Come funziona la Leopolda? Cosa accade?

 Si inizia con una serie di incontri tematici. Ci sono cento tavoli, ognuno dei quali tratta un tema caldo per l’Italia, con un esperto, un provocatore, che ha il compito di ravvivare il dibattito e un moderatore. Ovviamente la partecipazione ai tavoli è libera. Il secondo è il giorno degli interventi. Una non stop a partire dalle nove del mattino, dove chiunque può prendere il microfono e avere i suoi quattro minuti a disposizione per parlare alla platea. La meraviglia del sistema partecipativo fa sì che chiunque abbia a disposizione lo stesso tempo anche dei big del partito. In fine c’è il report, la sintesi di Matteo Renzi, la parte più reclamizzata a mezzo stampa.

 Mancavano però le bandiere del Pd

 Le nostre bandiere sono i concetti, concetti che non possono limitarsi a un partito. Io stesso ci ho messo molto tempo per ritrovare nel metodo della Leopolda un modello che fosse a me congeniale. Quest’anno, invece, come mai prima d’ora, si tendeva a costruire piuttosto che a rottamare, per un’Italia partecipata. come ha detto lo stesso Renzi: “Se siamo qui significa che ci siamo capiti e che ci siamo modificati”.

 Un modello così partecipativo può essere applicato al Pd siciliano?

 Sarebbe una sfida interessante da lanciare a un Pd, quello siciliano, vecchio per certi versi, in cui si ha ancora paura del nuovo. Quello che ci si propone alla Leopolda, aprire il Pd, vuole dare linfa nuova al partito e vuole farlo attraverso soggetti che fino a poco tempo fa mai avrebbero pensato di poter aver a che fare con i big del partito. Quello siciliano è un Pd che deve affrontare tante questioni, in primis quella morale. Ho parlato a lungo, ad esempio, con Pif, il suo è stato uno stimolo.

 A questo proposito, la ritrovata armonia tra Lupo e Crocetta, proprio nel segno di Renzi, è sincera o durerà lo spazio di una stagione congressuale?

 Personalmente ho avuto molti scontri con Crocetta, penso ad esempio ai precari, al Muos, ma sempre per ragioni programmatiche.
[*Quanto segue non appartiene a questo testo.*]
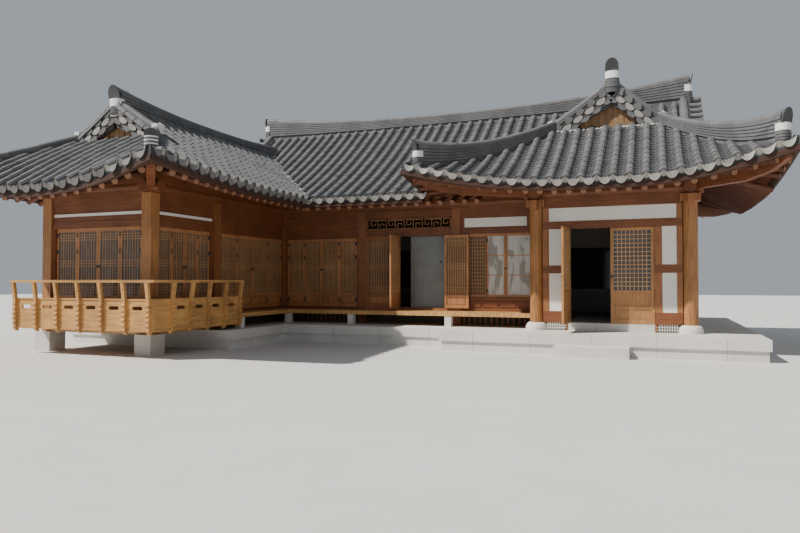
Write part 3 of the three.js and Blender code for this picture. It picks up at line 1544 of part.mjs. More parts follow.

Non ho voluto mai, invece, entrare nel merito della polemica relativa alle poltrone. Ho anche definito un errore la direzione regionale del partito. Vorrei che contassero solo i contenuti, non le poltrone. Se un’area politica diversa decide di condividere una battaglia congressuale non significa un asservimento o un bavaglio per le nostre idee, anzi, non faremo sconti a nessuno. Siamo al governo da un anno, vorrei spegnere le candeline, non le speranze della gente. La vecchia classe dirigente, ormai rassegnata nell’aver fatto il suo tempo, non riuscirà a condizionarci.